■ **Exercise brief**
Copy out each line of the material in which the word "with" appears.

○ ○ ○ ○

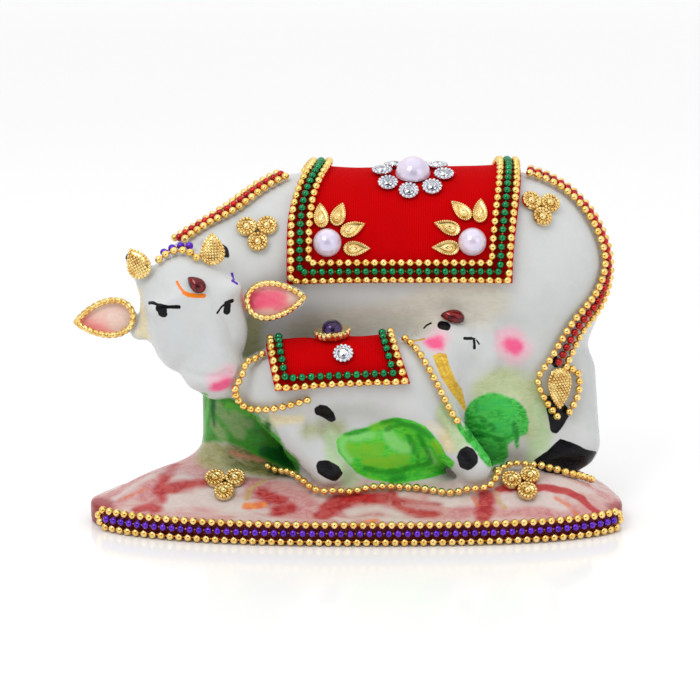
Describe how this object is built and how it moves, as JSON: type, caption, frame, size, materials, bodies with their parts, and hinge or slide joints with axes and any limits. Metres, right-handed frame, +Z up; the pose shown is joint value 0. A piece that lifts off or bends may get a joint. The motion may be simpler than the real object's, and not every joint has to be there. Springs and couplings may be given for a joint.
{
  "type": "kamdhenu cow statue",
  "caption": "Small cast souvenir statue of a cow suckling her calf on an oval base, dressed in velvet cloths, bead rows and stones.",
  "frame": {"origin": "on the ground under the middle of the whole figure with its base", "axes": "+Z up, +X from the cow's head to her tail, the decorated front with the calf towards -Y"},
  "size_m": [0.1554, 0.078, 0.1031],
  "materials": {
    "glazed_cast": "painted and lacquered",
    "velvet": "velvet pile",
    "gold_trim": "bright plated",
    "green_beads": "metallic",
    "purple_beads": "metallic",
    "red_beads": "metallic",
    "pearl": "pearl",
    "silver_stone": "mirror backed",
    "garnet_stone": "faceted"
  },
  "bodies": {
    "root": {"statue": "glazed_cast", "cow_cloth": "velvet", "calf_cloth": "velvet", "cow_hem_outer_gold": "gold_trim", "cow_hem_inner_gold": "gold_trim", "calf_hem_gold": "gold_trim", "neck_gold_near": "gold_trim", "neck_gold_far": "gold_trim", "tail_gold_near": "gold_trim", "tail_gold_far": "gold_trim", "crown_gold": "gold_trim", "calf_rump_strand": "gold_trim", "calf_neck_strand": "gold_trim", "ground_strand": "gold_trim", "base_gold": "gold_trim", "calf_top_stone": "gold_trim", "left_horn_pad": "gold_trim", "right_horn_pad": "gold_trim", "tail_pad": "gold_trim", "left_ear_ring": "gold_trim", "right_ear_ring": "gold_trim", "shoulder_trefoil": "gold_trim", "rump_trefoil": "gold_trim", "ground_trefoil_left": "gold_trim", "ground_trefoil_right": "gold_trim", "left_drop_1": "gold_trim", "left_drop_2": "gold_trim", "left_drop_3": "gold_trim", "left_drop_4": "gold_trim", "right_drop_1": "gold_trim", "right_drop_2": "gold_trim", "right_drop_3": "gold_trim", "right_drop_4": "gold_trim", "silver_stone_1": "silver_stone", "silver_stone_2": "silver_stone", "silver_stone_3": "silver_stone", "silver_stone_4": "silver_stone", "silver_stone_5": "silver_stone", "silver_stone_6": "silver_stone", "silver_stone_7": "silver_stone", "silver_stone_8": "silver_stone", "calf_side_stone": "silver_stone", "cow_hem_green": "green_beads", "calf_hem_green": "green_beads", "base_purple": "purple_beads", "crown_purple": "purple_beads", "neck_red": "red_beads", "tail_red": "red_beads", "top_pearl": "pearl", "left_pearl": "pearl", "right_pearl": "pearl", "forehead_stone": "garnet_stone", "calf_forehead_stone": "garnet_stone"}
  },
  "joints": []
}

○ ○ ○ ○

■ **Full output**
Describe how this object is built and how it moves, as JSON: type, caption, frame, size, materials, bodies with their parts, and hinge or slide joints with axes and any limits. Metres, right-handed frame, +Z up; the pose shown is joint value 0. A piece that lifts off or bends may get a joint. The motion may be simpler than the real object's, and not every joint has to be there. Springs and couplings may be given for a joint.
  "frame": {"origin": "on the ground under the middle of the whole figure with its base", "axes": "+Z up, +X from the cow's head to her tail, the decorated front with the calf towards -Y"},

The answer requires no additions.